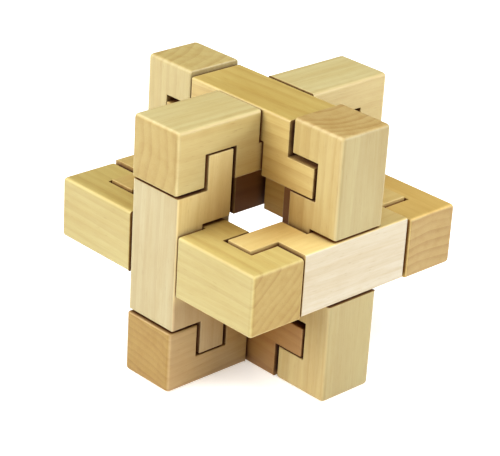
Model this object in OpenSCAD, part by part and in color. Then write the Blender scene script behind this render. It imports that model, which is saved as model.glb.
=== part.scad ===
// Twelve-piece wooden burr puzzle.
// Six long notched bars lie on the six faces of a cube, one pair along each axis, and six short
// bridge pieces cross them. A bridge's two feet sit in notches of the neighbouring bars.
// At the rear the crossing is turned round: the rear rail passes over the rear bridge, so the
// rail is the key and pulls straight out along +Y.
// X runs along the front and rear rails, Y from front to rear, Z up. Z = 0 is the table.

/* [Stock] */
// Length of every long bar
bar_len = 65; // [40:0.5:120]
// Width of a long bar across its run
bar_w = 15; // [8:0.1:30]
// Thickness of a long bar, inner face to outer face
bar_t = 15; // [8:0.1:30]
// Width of a bridge across its run
bridge_w = 15.2; // [8:0.1:30]

/* [Cage] */
// Centre of the puzzle to the outer faces of bars and bridges
face_r = 31.9; // [20:0.1:60]
// Half length of a bridge between its two shoulders
shoulder = 16.2; // [8:0.1:30]
// Half length of a bridge over its feet
foot_end = 24.5; // [12:0.1:45]
// Centre of the puzzle to the inner face of a foot
foot_in = 16.0; // [8:0.1:30]
// Centre of the puzzle to the outer face of a foot
foot_out = 23.2; // [12:0.1:45]
// Thickness of a bridge's crossbar
crossbar_t = 7.7; // [3:0.1:15]

/* [Play] */
// Gap between a bridge's crossbar and the core of the bar below it
core_gap = 0.3; // [0.1:0.1:1]
// Gap between a bridge's legs and the sides of the bar
leg_gap = 0.8; // [0.1:0.1:1]
// Gap at each side of a bridge in the outer notch of a bar
side_gap = 0.6; // [0.1:0.1:2]
// Gap at each side of a foot in its notch
foot_gap = 1.0; // [0.3:0.1:2]
// Gap between the end of a foot and the floor of its notch
foot_end_gap = 0.4; // [0.3:0.1:2]

/* [Seating] */
// The uprights stand on the table, which lifts them in the cage
post_rise = 0.6; // [0:0.1:0.6]
// The right upright and its bridge sit outward by this much of their play
right_out = 0.3; // [0:0.1:0.5]
// The left bridge sits outward by this much of its play
left_bridge_out = 0.4; // [0:0.1:0.4]
// The right bridge sits toward the front by this much of its play
right_bridge_forward = 0.2; // [0:0.1:0.2]
// The left bridge sits raised by this much of its play
left_bridge_rise = 0.5; // [0:0.1:0.6]
// The right bridge sits raised by this much of its play
right_bridge_rise = 0.5; // [0:0.1:0.6]
// The top bridge sits toward the left upright by this much of its play
top_bridge_left = 0.2; // [0:0.1:0.2]

/* [Colours] */
// Pale wood of the long bars
bar_colour = "BurlyWood";
// Paler wood of the bridges
bridge_colour = "Wheat";

/* [Output] */
// Sub-part to draw, or all

/* [Hidden] */
face_in = face_r - bar_t;
core_r = face_r - crossbar_t - core_gap;
leg_in = bar_w / 2 + leg_gap;
outer_notch = bridge_w / 2 + side_gap;
notch_near = foot_in - foot_gap;
notch_far = foot_out + foot_gap;
notch_floor = foot_end + foot_end_gap;
key_core = core_r - core_gap;

// A rectangle given by two opposite corners.
module box2(from, to) {
  translate(from)
    square(to - from);
}

// The same rectangle at both sides of the centre line.
module box2_pair(from, to) {
  box2(from, to);
  mirror([1, 0])
    box2(from, to);
}

// Notches on the inner face of a long bar, one for a foot at each end.
module foot_notches() {
  box2_pair([notch_near, face_in - 1], [notch_far, notch_floor]);
}

module bar_stock() {
  box2([-bar_len / 2, face_in], [bar_len / 2, face_r]);
}

// Side profile of a long bar: length across, distance from the puzzle's centre up.
module bar_profile() {
  difference() {
    bar_stock();
    foot_notches();
    box2([-outer_notch, core_r], [outer_notch, face_r + 1]);
  }
}

// Side profile of the key rail, whose middle notch is on the inner face.
module key_profile() {
  difference() {
    bar_stock();
    foot_notches();
    box2([-outer_notch, face_in - 1], [outer_notch, core_r]);
  }
}

// Side view of a bridge before its middle is cut: a block with a foot at each end.
module bridge_stock() {
  difference() {
    box2([-foot_end, foot_in], [foot_end, face_r]);
    box2_pair([shoulder, foot_out], [foot_end + 1, face_r + 1]);
  }
}

// Side profile of a bridge: a crossbar over two legs and two feet.
module bridge_profile() {
  difference() {
    bridge_stock();
    box2([-leg_in, foot_in - 1], [leg_in, face_r - crossbar_t]);
  }
}

// Side profile of the bridge under the key rail: an inner core between two outer lugs.
module key_bridge_profile() {
  difference() {
    bridge_stock();
    box2([-leg_in, key_core], [leg_in, face_r + 1]);
  }
}

// A profile cut through a piece that runs along Y on the top of the cage.
module along_top(width) {
  rotate([90, 0, 90])
    linear_extrude(height = width, center = true)
      children();
}

// A profile cut through a piece that runs along X on the top of the cage.
module across_top(width) {
  rotate([90, 0, 0])
    linear_extrude(height = width, center = true)
      children();
}

// Turns a piece made for the top face to the +X face.
module to_x_face() {
  rotate([90, 0, 90])
    children();
}

// Turns a piece made for the top face to the +Y face.
module to_y_face() {
  to_x_face()
    to_x_face()
      children();
}

module long_bar() {
  along_top(bar_w)
    bar_profile();
}

module bridge() {
  across_top(bridge_w)
    bridge_profile();
}

// Places a piece in the cage, with the cage standing on the table.
module seated(shift = [0, 0, 0]) {
  translate([0, 0, face_r] + shift)
    children();
}

module front_rail() {
  color(bar_colour)
    seated()
      mirror([0, 1, 0])
        to_y_face()
          long_bar();
}

module rear_key_rail() {
  color(bar_colour)
    seated()
      to_y_face()
        along_top(bar_w)
          key_profile();
}

module top_bar() {
  color(bar_colour)
    seated()
      long_bar();
}

module bottom_bar() {
  color(bar_colour)
    seated()
      mirror([0, 0, 1])
        long_bar();
}

module left_post() {
  color(bar_colour)
    seated([0, 0, post_rise])
      mirror([1, 0, 0])
        to_x_face()
          long_bar();
}

module right_post() {
  color(bar_colour)
    seated([right_out, 0, post_rise])
      to_x_face()
        long_bar();
}

module front_bridge() {
  color(bridge_colour)
    seated()
      mirror([0, 1, 0])
        to_y_face()
          bridge();
}

module rear_bridge() {
  color(bridge_colour)
    seated()
      to_y_face()
        across_top(bridge_w)
          key_bridge_profile();
}

module top_bridge() {
  color(bridge_colour)
    seated([-top_bridge_left, 0, 0])
      bridge();
}

module bottom_bridge() {
  color(bridge_colour)
    seated()
      mirror([0, 0, 1])
        bridge();
}

module left_bridge() {
  color(bridge_colour)
    seated([-left_bridge_out, 0, left_bridge_rise])
      mirror([1, 0, 0])
        to_x_face()
          bridge();
}

module right_bridge() {
  color(bridge_colour)
    seated([right_out, -right_bridge_forward, right_bridge_rise])
      to_x_face()
        bridge();
}

front_rail();
rear_key_rail();
top_bar();
bottom_bar();
left_post();
right_post();
front_bridge();
rear_bridge();
top_bridge();
bottom_bridge();
left_bridge();
right_bridge();
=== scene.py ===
"""Looks of a wooden burr puzzle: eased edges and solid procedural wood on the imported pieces."""

import math

import bpy
from mathutils import Matrix, Vector


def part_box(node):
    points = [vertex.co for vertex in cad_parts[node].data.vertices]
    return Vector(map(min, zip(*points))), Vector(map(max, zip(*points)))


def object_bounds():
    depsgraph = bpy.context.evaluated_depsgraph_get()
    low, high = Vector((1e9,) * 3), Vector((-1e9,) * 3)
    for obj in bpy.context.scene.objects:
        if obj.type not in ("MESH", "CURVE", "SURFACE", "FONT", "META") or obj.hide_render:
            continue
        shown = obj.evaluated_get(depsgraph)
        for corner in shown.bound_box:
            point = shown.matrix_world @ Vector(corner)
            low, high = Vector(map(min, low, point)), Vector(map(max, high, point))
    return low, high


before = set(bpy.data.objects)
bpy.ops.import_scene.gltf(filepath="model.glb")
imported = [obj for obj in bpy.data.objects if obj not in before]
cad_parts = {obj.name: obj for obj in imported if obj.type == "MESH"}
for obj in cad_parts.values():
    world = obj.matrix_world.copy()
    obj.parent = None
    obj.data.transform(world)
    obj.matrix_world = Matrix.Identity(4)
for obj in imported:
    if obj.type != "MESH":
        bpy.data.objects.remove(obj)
cad_low, cad_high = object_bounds()
MM = 0.001

# Height of the cage's centre over the table, in mm.
CENTRE_HEIGHT = 31.9

# Camera: degrees, mm from its aim, mm that the aim lies off the centre, mm of lens on the sensor.
CAMERA_AZIMUTH, CAMERA_ELEVATION, CAMERA_ROLL = 45.44, 25.0, 3.57
CAMERA_DISTANCE = 456.8
AIM_LEFT, AIM_DOWN = 1.47, 2.06
LENS, SENSOR = 141.3, 36

# Soft boxes: azimuth from -Y toward +X and elevation in degrees, power in watts.
SOFT_BOXES = {
    "key": (-15, 25, 9.0),
    "key_high": (-45, 50, 5.8),
    "side_high": (60, 50, 3.9),
    "rear_side": (130, 25, 9.1),
    "top": (45, 85, 3.3),
}
BOX_SIZE, BOX_DISTANCE, BOX_AIM_HEIGHT = 0.6, 1.0, 0.03
AMBIENT = 0.01
FLOOR_HALF, FLOOR_WHITE, FLOOR_GLOW = 3.0, 0.96, 0.4

# Edge radii in mm: show edges, inner face, notch rims.
BAR_EDGES = (1.05, 0.5, 0.2)
BRIDGE_EDGES = (0.7, 0.3, 0.2)
EDGE_SEGMENTS = 4

# How parts of the surface differ from a piece's sanded sides: the saw-cut and end-cut tints darken
# notch faces partly as sawn wood and partly as painted shade of the recesses, the inner, crevice,
# middle and low tints are painted shade, and the edge tint is paler sanded wood plus a painted
# highlight.
SAW_CUT_AND_SHADE_TINT = (1.0, 0.86, 0.70)
END_CUT_AND_SHADE_TINT = (0.45, 0.32, 0.20)
INNER_SHADE_TINT = (0.56, 0.35, 0.24)
CREVICE_SHADE_TINT = (0.28, 0.10, 0.02)
EDGE_WEAR_AND_HIGHLIGHT_TINT = (1.16, 1.20, 1.32)
MIDDLE_SHADE_TINT = (0.84, 0.68, 0.47)
LOW_SHADE_TINT = (0.60, 0.52, 0.52)

# Radii from the puzzle's centre between which painted shade deepens toward the middle, heights between
# which painted shade darkens the bridges' sides, and reach of the painted crevice shade, in mm.
MIDDLE_SHADE_FROM, MIDDLE_SHADE_TO = 34.0, 19.0
LOW_SHADE_FROM, LOW_SHADE_TO = 27.0, 21.0
CREVICE_SHADE_REACH = 3.2

# Noise in the wood: cells per mm across and along the grain, detail, roughness.
FIBRE = ((3.2, 3.2, 0.07), 4.0, 0.62)
STREAK = ((0.45, 0.45, 0.012), 2.0, 0.5)
MOTTLE = ((0.5, 0.5, 0.22), 3.0, 0.6)
BLOTCH = ((0.08, 0.08, 0.03), 2.0, 0.5)
PORE = ((4.6, 4.6, 0.42), 1.0, 0.4)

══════

**Written request**
Using the material above, quote the first line and each line after it, stopping at and including the line that holds "bridge_w = 15.2; // [8:0.1:30]".

**Response**
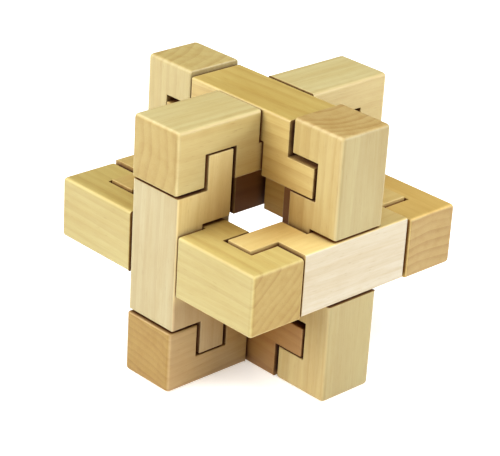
Model this object in OpenSCAD, part by part and in color. Then write the Blender scene script behind this render. It imports that model, which is saved as model.glb.
=== part.scad ===
// Twelve-piece wooden burr puzzle.
// Six long notched bars lie on the six faces of a cube, one pair along each axis, and six short
// bridge pieces cross them. A bridge's two feet sit in notches of the neighbouring bars.
// At the rear the crossing is turned round: the rear rail passes over the rear bridge, so the
// rail is the key and pulls straight out along +Y.
// X runs along the front and rear rails, Y from front to rear, Z up. Z = 0 is the table.

/* [Stock] */
// Length of every long bar
bar_len = 65; // [40:0.5:120]
// Width of a long bar across its run
bar_w = 15; // [8:0.1:30]
// Thickness of a long bar, inner face to outer face
bar_t = 15; // [8:0.1:30]
// Width of a bridge across its run
bridge_w = 15.2; // [8:0.1:30]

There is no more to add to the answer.